TASK REQUIREMENTS: Would you pull out every line of the material that contains the string "joints"?
+++
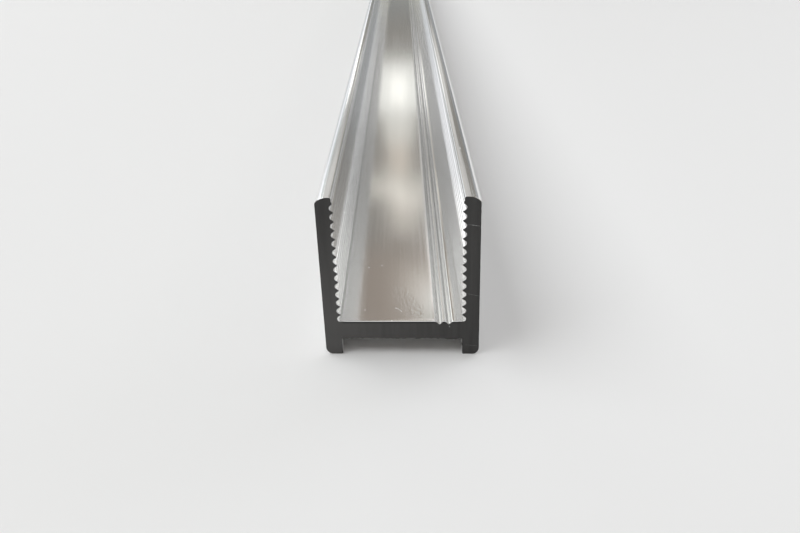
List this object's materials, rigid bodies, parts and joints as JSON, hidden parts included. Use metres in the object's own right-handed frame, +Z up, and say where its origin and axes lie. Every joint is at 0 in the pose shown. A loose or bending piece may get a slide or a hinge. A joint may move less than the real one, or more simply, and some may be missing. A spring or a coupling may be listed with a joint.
{
  "type": "aluminium channel extrusion",
  "caption": "Straight length of mill-finish aluminium channel with crowned walls, grooved inner faces, short feet under the web and fine marking grooves in its floor.",
  "frame": {"origin": "under the middle of the bar, half-way along it and half-way across it, at the level of the feet that it stands on", "axes": "+X across the section, towards the wall that the marking grooves lie beside; +Y along the bar; +Z up, out of the open channel"},
  "size_m": [0.025, 1, 0.0275],
  "materials": {
    "mill_aluminium": "mill finish, as extruded, with sawn ends"
  },
  "bodies": {
    "root": {"channel_profile": "mill_aluminium"}
  },
  "joints": []
}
+++
ANSWER TO THIS EXERCISE:
List this object's materials, rigid bodies, parts and joints as JSON, hidden parts included. Use metres in the object's own right-handed frame, +Z up, and say where its origin and axes lie. Every joint is at 0 in the pose shown. A loose or bending piece may get a slide or a hinge. A joint may move less than the real one, or more simply, and some may be missing. A spring or a coupling may be listed with a joint.
  "joints": []